I personally really enjoy being on the edge of innovation, constantly playing around with the latest developments and actively contributing to shaping them.

But even more so, I enjoy using this mindset for bridging the gap between the research and industry. Often the industry has different needs than what the typical research metrics can measure. For example the most common and research on MT model architecture has only one input stream, which is for the source sentence. This does not suffice in the context of a professional translation project, where you typically a professional translator needs to consider a variety of different inputs during the translation of a segment, like glossary matches, partial Translation Memory (TM), etc.

What do you consider the greatest breakthrough in Machine Translation so far?

Many experts were skeptical when Neural Networks first arrived in MT. But when the Attention Mechanism was published and the first claims for human parity started coming up it was clear that NMT is here to stay. What I liked about it is that it was inspired by the way a human would read, interpret and translate a sentence, namely by focusing or paying “attention” to different portions of a sentence.
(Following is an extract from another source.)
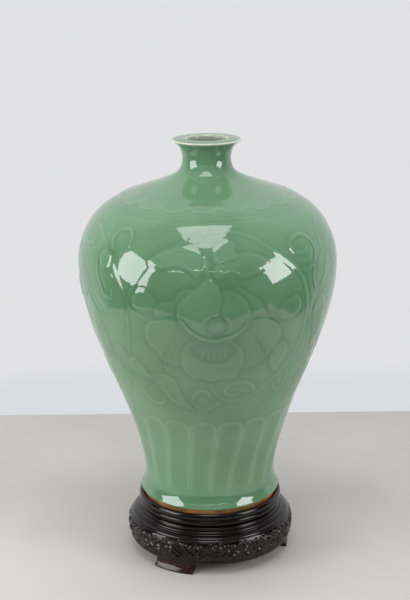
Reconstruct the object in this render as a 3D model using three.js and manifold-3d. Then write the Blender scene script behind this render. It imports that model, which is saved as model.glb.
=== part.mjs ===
// A celadon plum vase (meiping) standing loose in the seat of a turned and carved hardwood stand.
// Millimetres, +Z up. The origin is on the table, under the common axis of the vase and the stand.
import * as THREE from 'three';
import { mergeVertices } from 'three/addons/utils/BufferGeometryUtils.js';
import Module from 'manifold-3d';

const wasm = await Module();
wasm.setup();

// ---- Driving dimensions -----------------------------------------------------------------------

const SIDES = 48; // facets round every thrown or turned piece
const FIT = 0.3; // radial clearance between a piece and the one it is let into

// Heights above the table where one piece ends and the next begins
const FOOT_TOP_Z = 12;
const DRUM_TOP_Z = 42.3;
const WAIST_TOP_Z = 49.5;
const SEAT_Z = 60;

// Vase
const VASE_WALL = 5.8; // measured square to the surface
const FOOT_RING_R = 70; // outside of the unglazed foot ring
const FOOT_RING_WIDTH = 12;
const FOOT_RECESS = 5; // the base is hollowed this far inside the foot ring
const BASE_THICKNESS = 8;
const GLAZE_LINE_Z = 69; // the glaze stops here, in a slight roll
const GLAZE_LINE_R = 73.4;
const LIP_R = 35;
const LIP_TOP_Z = 441.5;
const MOUTH_R = 19.4;

// Outline of the thrown body from the glaze line to the underside of the lip: radius, height
const BODY_OUTLINE = [
  [72.9, 70.4], [69.9, 77], [68.7, 88], [72.6, 115], [85.5, 160], [105.4, 210], [122.8, 260],
  [131.9, 304], [129.3, 337], [114.5, 365], [92.1, 382], [69, 391], [44.2, 400], [29.3, 408],
  [24.6, 419], [26.9, 431.5], [32.8, 437.6],
];
const INSIDE_STEPS = 22; // rows of facets up the inside
const OUTSIDE_STEPS = 30; // rows of facets up the outside

// Stand
const SEAT_RECESS_R = 71.6; // wall of the recess that keeps the foot ring from sliding
const BOARD_R = 66;
const BOARD_THICKNESS = 8;
const LEDGE_R = 60; // the ledge that carries the seat board
const RIM_SPIGOT_R = 64; // turned spigot of the rim inside the waist
const RIM_SPIGOT_Z = 44;
const WAIST_SPIGOT_R = 68.4; // turned spigot of the waist inside the drum
const WAIST_SPIGOT_Z = 38;
const DRUM_BORE_R = 64;
const DRUM_BASE_R = 84;

// Feet
const FOOT_COUNT = 3;
const FIRST_FOOT_DEG = -118; // counter-clockwise from +X
const FOOT_ARC_DEG = 32;
const FOOT_TOE_R = 84; // outer edge on the table
const FOOT_INNER_R = 67;
const DOWEL_R = 3.5;
const DOWEL_BOTTOM_Z = 4;
const DOWEL_TOP_Z = 26;
const DOWEL_CIRCLE_R = 74.5;
const DOWEL_SPACING_DEG = 16; // between the two dowels of one foot
const DOWEL_SIDES = 12;

// ---- Finishes ---------------------------------------------------------------------------------

function celadonGlaze() {
  return new THREE.MeshStandardMaterial({ color: 0x7fae8b, roughness: 0.12, metalness: 0 });
}

function blackLacquer() {
  return new THREE.MeshStandardMaterial({ color: 0x17100f, roughness: 0.28, metalness: 0 });
}

function redBrownLacquer() {
  return new THREE.MeshStandardMaterial({ color: 0x351412, roughness: 0.25, metalness: 0 });
}

function bareHardwood() {
  return new THREE.MeshStandardMaterial({ color: 0x5a3a28, roughness: 0.7, metalness: 0 });
}

// ---- Solids -----------------------------------------------------------------------------------

// A closed mesh turned about Z. The profile is [radius, height] pairs, counter-clockwise with the
// radius to the right, and either closes on itself or starts and ends on the axis.
function turned(profile, sides = SIDES) {
  const geometry = new THREE.LatheGeometry(profile.map(([r, z]) => new THREE.Vector2(r, z)), sides);
  geometry.rotateX(Math.PI / 2);
  return welded(geometry);
}

function welded(geometry) {
  geometry.deleteAttribute('normal');
  geometry.deleteAttribute('uv');
  return mergeVertices(geometry, 1e-4);
}

// A profile that runs round a ring and comes back to its first point
function ring(profile) {
  return turned([...profile, profile[0]]);
}

function solidOf(geometry) {
  return new wasm.Manifold(new wasm.Mesh({
    numProp: 3,
    vertProperties: new Float32Array(geometry.attributes.position.array),
    triVerts: new Uint32Array(geometry.index.array),
  }));
}

function geometryOf(solid) {
  const mesh = solid.getMesh();
  const geometry = new THREE.BufferGeometry();
  geometry.setAttribute('position', new THREE.BufferAttribute(new Float32Array(mesh.vertProperties), 3));
  geometry.setIndex(new THREE.BufferAttribute(new Uint32Array(mesh.triVerts), 1));
  return geometry;
}

function upright(radius, bottom, top) {
  const post = new THREE.CylinderGeometry(radius, radius, top - bottom, DOWEL_SIDES);
  post.rotateX(Math.PI / 2);
  post.translate(0, 0, (top + bottom) / 2);
  return welded(post);
}

function onCircle(geometry, radius, degrees) {
  const angle = THREE.MathUtils.degToRad(degrees);
  return geometry.translate(radius * Math.cos(angle), radius * Math.sin(angle), 0);
}

// ---- Vase -------------------------------------------------------------------------------------

// The outline as a smooth curve, cut into equal steps
function outlinePoints(steps) {
  const corners = BODY_OUTLINE.map(([r, z]) => new THREE.Vector3(r, z, 0));
  const curve = new THREE.CatmullRomCurve3(corners, false, 'centripetal');
  return curve.getSpacedPoints(steps).map((p) => [p.x, p.y]);
}

// The same curve moved inwards by the thickness of the wall, from the floor up into the neck
function insidePoints() {
  const fine = outlinePoints(INSIDE_STEPS * 8);
  const moved = fine.slice(1, -1).map(([r, z], i) => {
    const along = new THREE.Vector2(fine[i + 2][0] - fine[i][0], fine[i + 2][1] - fine[i][1]).normalize();
    return [r - VASE_WALL * along.y, z + VASE_WALL * along.x];
  });
  const floorZ = SEAT_Z + FOOT_RECESS + BASE_THICKNESS;
  const neckZ = LIP_TOP_Z - 14;
  return moved.filter(([, z], i) => i % 8 === 0 && z > floorZ + 6 && z < neckZ);
}

function vaseGeometry() {
  const baseZ = SEAT_Z + FOOT_RECESS;
  const floorZ = baseZ + BASE_THICKNESS;
  const recessR = FOOT_RING_R - FOOT_RING_WIDTH;
  const foot = [
    [0, baseZ],
    [recessR - 1, baseZ],
    [recessR, SEAT_Z],
    [FOOT_RING_R, SEAT_Z],
    [FOOT_RING_R + 0.9, SEAT_Z + 5],
    [GLAZE_LINE_R - 1, GLAZE_LINE_Z - 0.5],
    [GLAZE_LINE_R, GLAZE_LINE_Z],
  ];
  const lip = [
    [LIP_R, LIP_TOP_Z - 2.4],
    [LIP_R, LIP_TOP_Z - 1.6],
    [LIP_R - 1.4, LIP_TOP_Z - 0.9],
    [LIP_R - 5, LIP_TOP_Z - 0.4],
    [MOUTH_R + 3, LIP_TOP_Z],
    [MOUTH_R + 1, LIP_TOP_Z - 0.7],
    [MOUTH_R, LIP_TOP_Z - 2.4],
    [MOUTH_R, LIP_TOP_Z - 9],
  ];
  const inside = insidePoints().reverse();
  const wallFootR = inside[inside.length - 1][0];
  const floor = [
    [wallFootR - 3, floorZ + 1.5],
    [wallFootR - 10, floorZ],
    [0, floorZ],
  ];
  return turned([...foot, ...outlinePoints(OUTSIDE_STEPS), ...lip, ...inside, ...floor]);
}

// ---- Stand ------------------------------------------------------------------------------------

// Rim: a half-round bead over a swelling, with the recess, the rebate for the seat board and the
// spigot that centres it on the waist
function rimGeometry() {
  return ring([
    [RIM_SPIGOT_R - FIT, RIM_SPIGOT_Z],
    [RIM_SPIGOT_R - FIT, WAIST_TOP_Z],
    [72, WAIST_TOP_Z],
    [74.2, 51],
    [75.3, 53.2],
    [75, 55.6],
    [74.2, 56.5],
    [75.2, 57.4],
    [75.8, 59.6],
    [75.5, 62],
    [74.3, 63.9],
    [73, 64.3],
    [SEAT_RECESS_R, 63.4],
    [SEAT_RECESS_R, SEAT_Z],
    [BOARD_R, SEAT_Z],
    [BOARD_R, SEAT_Z - BOARD_THICKNESS],
    [LEDGE_R, SEAT_Z - BOARD_THICKNESS],
    [LEDGE_R, RIM_SPIGOT_Z],
  ]);
}

function seatBoardGeometry() {
  const edge = BOARD_R - FIT;
  return turned([
    [0, SEAT_Z - BOARD_THICKNESS],
    [edge, SEAT_Z - BOARD_THICKNESS],
    [edge, SEAT_Z],
    [0, SEAT_Z],
  ]);
}

// Waist: a sharp arris under the groove and two beads, each a little wider than the last
function waistGeometry() {
  return ring([
    [RIM_SPIGOT_R, WAIST_SPIGOT_Z],
    [WAIST_SPIGOT_R, WAIST_SPIGOT_Z],
    [WAIST_SPIGOT_R, DRUM_TOP_Z],
    [79.3, DRUM_TOP_Z],
    [79.8, 43],
    [79.2, 43.9],
    [77.7, 44.2],
    [77.4, 45.4],
    [76.2, 46.2],
    [74.4, 46.4],
    [74.2, 48],
    [72, WAIST_TOP_Z],
    [RIM_SPIGOT_R, WAIST_TOP_Z],
  ]);
}

// Drum: the carved apron, which swells to its widest about halfway up
function drumGeometry(dowelHoles) {
  const drum = solidOf(ring([
    [DRUM_BORE_R, FOOT_TOP_Z],
    [DRUM_BASE_R, FOOT_TOP_Z],
    [85.2, 15],
    [86.6, 20],
    [87.6, 26],
    [87.5, 31],
    [86.5, 35],
    [84.6, 38.6],
    [82.4, 41.2],
    [79.9, DRUM_TOP_Z],
    [WAIST_SPIGOT_R + FIT, DRUM_TOP_Z],
    [WAIST_SPIGOT_R + FIT, WAIST_SPIGOT_Z],
    [DRUM_BORE_R, WAIST_SPIGOT_Z],
  ]));
  return geometryOf(drum.subtract(dowelHoles));
}

// Foot: a shoe cut from a ring, hollowed outside so that its toe flares on to the table
function footGeometry(degrees, dowelHoles) {
  const shoe = solidOf(ring([
    [FOOT_INNER_R, 0],
    [FOOT_TOE_R, 0],
    [FOOT_TOE_R, 2.2],
    [82.2, 4.4],
    [81.2, 7.6],
    [81.6, 10.4],
    [82.6, FOOT_TOP_Z],
    [FOOT_INNER_R, FOOT_TOP_Z],
  ]));
  return geometryOf(shoe.intersect(wedge(degrees)).subtract(dowelHoles));
}

// A slice of cake round the given direction, tall enough to cut a foot from its ring
function wedge(degrees) {
  const half = THREE.MathUtils.degToRad(FOOT_ARC_DEG / 2);
  const reach = 2 * FOOT_TOE_R;
  const slice = new THREE.Shape([
    new THREE.Vector2(0, 0),
    new THREE.Vector2(reach, -reach * Math.tan(half)),
    new THREE.Vector2(reach, reach * Math.tan(half)),
  ]);
  const block = new THREE.ExtrudeGeometry(slice, { depth: 2 * FOOT_TOP_Z, bevelEnabled: false });
  block.translate(0, 0, -FOOT_TOP_Z / 2);
  block.rotateZ(THREE.MathUtils.degToRad(degrees));
  return solidOf(welded(block));
}

// ---- Assembly ---------------------------------------------------------------------------------

const group = new THREE.Group();

function add(name, geometry, material) {
  const mesh = new THREE.Mesh(geometry, material);
  mesh.name = name;
  group.add(mesh);
}

add('vase', vaseGeometry(), celadonGlaze());
add('stand_rim', rimGeometry(), blackLacquer());
add('seat_board', seatBoardGeometry(), blackLacquer());
add('waist_ring', waistGeometry(), blackLacquer());

const footAngles = Array.from({ length: FOOT_COUNT }, (_, i) => FIRST_FOOT_DEG + (i * 360) / FOOT_COUNT);
const dowelAngles = footAngles.map((a) => [a - DOWEL_SPACING_DEG / 2, a + DOWEL_SPACING_DEG / 2]);

// One hole for both dowels of a foot, a little larger than the dowels all round
function dowelHoles(angles) {
  return angles
    .map((a) => solidOf(onCircle(
      upright(DOWEL_R + FIT, DOWEL_BOTTOM_Z - FIT, DOWEL_TOP_Z + FIT), DOWEL_CIRCLE_R, a)))
    .reduce((all, one) => all.add(one));
}

const allHoles = dowelHoles(dowelAngles.flat());
add('carved_drum', drumGeometry(allHoles), blackLacquer());

footAngles.forEach((angle, i) => {
  add(`foot_${i + 1}`, footGeometry(angle, dowelHoles(dowelAngles[i])), redBrownLacquer());
  dowelAngles[i].forEach((dowelAngle, j) => {
    const dowel = onCircle(upright(DOWEL_R, DOWEL_BOTTOM_Z, DOWEL_TOP_Z), DOWEL_CIRCLE_R, dowelAngle);
    add(`foot_${i + 1}_dowel_${j + 1}`, dowel, bareHardwood());
  });
});

export default group;
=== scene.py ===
"""A celadon plum vase, thrown and carved, standing loose in a turned and carved lacquered stand.

Shapes are drawn in millimetres and degrees and made in metres, +Z up, with the origin on the table
under the common axis. Degrees run round the axis from the front (-Y) towards +X.
"""

import math
from contextlib import contextmanager

import bmesh
import bpy
import numpy as np
from mathutils import Matrix, Quaternion, Vector


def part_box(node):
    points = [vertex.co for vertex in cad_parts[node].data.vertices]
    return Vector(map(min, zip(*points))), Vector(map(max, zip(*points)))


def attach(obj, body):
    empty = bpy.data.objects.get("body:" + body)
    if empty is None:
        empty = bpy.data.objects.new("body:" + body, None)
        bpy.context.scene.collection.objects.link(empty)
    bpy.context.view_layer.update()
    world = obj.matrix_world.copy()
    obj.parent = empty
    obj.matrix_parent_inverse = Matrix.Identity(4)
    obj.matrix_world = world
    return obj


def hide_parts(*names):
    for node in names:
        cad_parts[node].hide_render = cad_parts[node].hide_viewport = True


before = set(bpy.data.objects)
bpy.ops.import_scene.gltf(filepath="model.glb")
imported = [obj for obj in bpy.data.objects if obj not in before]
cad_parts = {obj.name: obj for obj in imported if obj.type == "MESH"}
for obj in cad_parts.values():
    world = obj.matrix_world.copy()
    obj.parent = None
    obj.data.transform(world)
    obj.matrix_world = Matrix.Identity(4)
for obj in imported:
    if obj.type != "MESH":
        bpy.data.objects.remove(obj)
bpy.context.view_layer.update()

bl_info = {
    "name": "Carved Plum Vase",
    "version": (1, 0, 0),
    "blender": (4, 5, 0),
    "location": "View3D > Sidebar > Plum Vase",
    "description": "A carved celadon plum vase on its lacquered wooden stand, with a plain studio",
    "category": "Add Mesh",
}

MM = 0.001

# ---- Places taken from the frame, in mm ---------------------------------------------------------


def low_mm(node):
    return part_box(node)[0].z / MM


def high_mm(node):
    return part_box(node)[1].z / MM


SEAT_Z = low_mm("vase")
LIP_Z = high_mm("vase")
FOOT_NODES = ["foot_1", "foot_2", "foot_3"]

# ---- Thrown shape of the vase -------------------------------------------------------------------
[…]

I hope to see more human and linguistic-inspired features integrated into the training and pre-training methods .

How do you assess the current state of research? Do you think the tech giants have an advantage over smaller companies?

In a nutshell: great. The whole NLP and also MT field is very active, both from academia and industry. Everyone is publishing their latest breakthroughs and results and everyone has realised that being open-source first is really beneficial to everyone and progress is made faster. There is no secret sauce in the model architecture in Machine Translation models.

How do you see the future of Machine Translation?

Depends if you are talking about research or industry.

As far as the research is concerned, I think that we are on the right track. I would like to see more linguistic features being embedded in the model architectures and for us to move from the sentence-level into document-level translation.

As far as the industry is concerned, in my opinion whoever has the better ecosystem holds a better chance of succeeding as a Machine Translation Provider.

An ecosystem for me means defining and applying a set of tools and processes allowing to get the most out of the Machine Translation and respectively the human-in-the-loop. In our case this ranges from being able to seamlessly integrate the machine translation into the professional workflow, e.g. via a MT-first CAT tool, successfully operationalizing ML models, meaning orchestrating of training, retraining (online training) and inference runtime, last but not least creating a networking effect between the models.


Accuracy Scores: how accurate is a translation? Theoretically, this accuracy score can be given as a percentage. From a practical perspective, however, this is one of the difficulties of Machine Translation, as Martin explains in his interview.

Attention-Based Neural Networks: these Neural Networks “know” which part of the sentence they should focus on first. For example, they do not translate every sentence from the first to the last word, but depending on the structure of the language, can also start at the middle or end.

Customer-specific Engines: “bespoke” machine translators that are specialized in certain companies. The engines are trained with historic data from the company and therefore can be adapted to different industries and the unique communication of the individual company.

Cluster: a collection of data with similar properties. In Machine Translation, semantically similar sentences are clustered.

Data Labeling: the manual “labeling” of data quantities. Image recognition offers a simple example here. Before a computer can, for example, distinguish between pictures of different animals, it requires data with labels. For example, humans must first manually determine which animal is shown on a certain image, before “teaching” these data to the computer. In a similar vein, with translations, it must be clear which language and specialist field they concern.

Data Selection: the selection of data to be used is crucial to the end quality of the product. High-quality and representative data are needed.

Human error: a sort of human error rate. In image recognition, human error recently amounted to 5.1%, whereas a Microsoft AI managed to reduce it to just 3.5%.

Language Models: language models revolve around the predetermination of the next word. Different probabilities are put together.

Property Sets: data has certain properties that can be grouped into larger sets.

About Martin Stamenov

Martin Stamenov studied Computer Science at the Karlsruhe Institute of Technology (KIT). He already started working on machine learning during his studies, and continued in the field directly after graduating. He works at Lengoo as a Team Lead Machine Learning driving our machine translation research and development.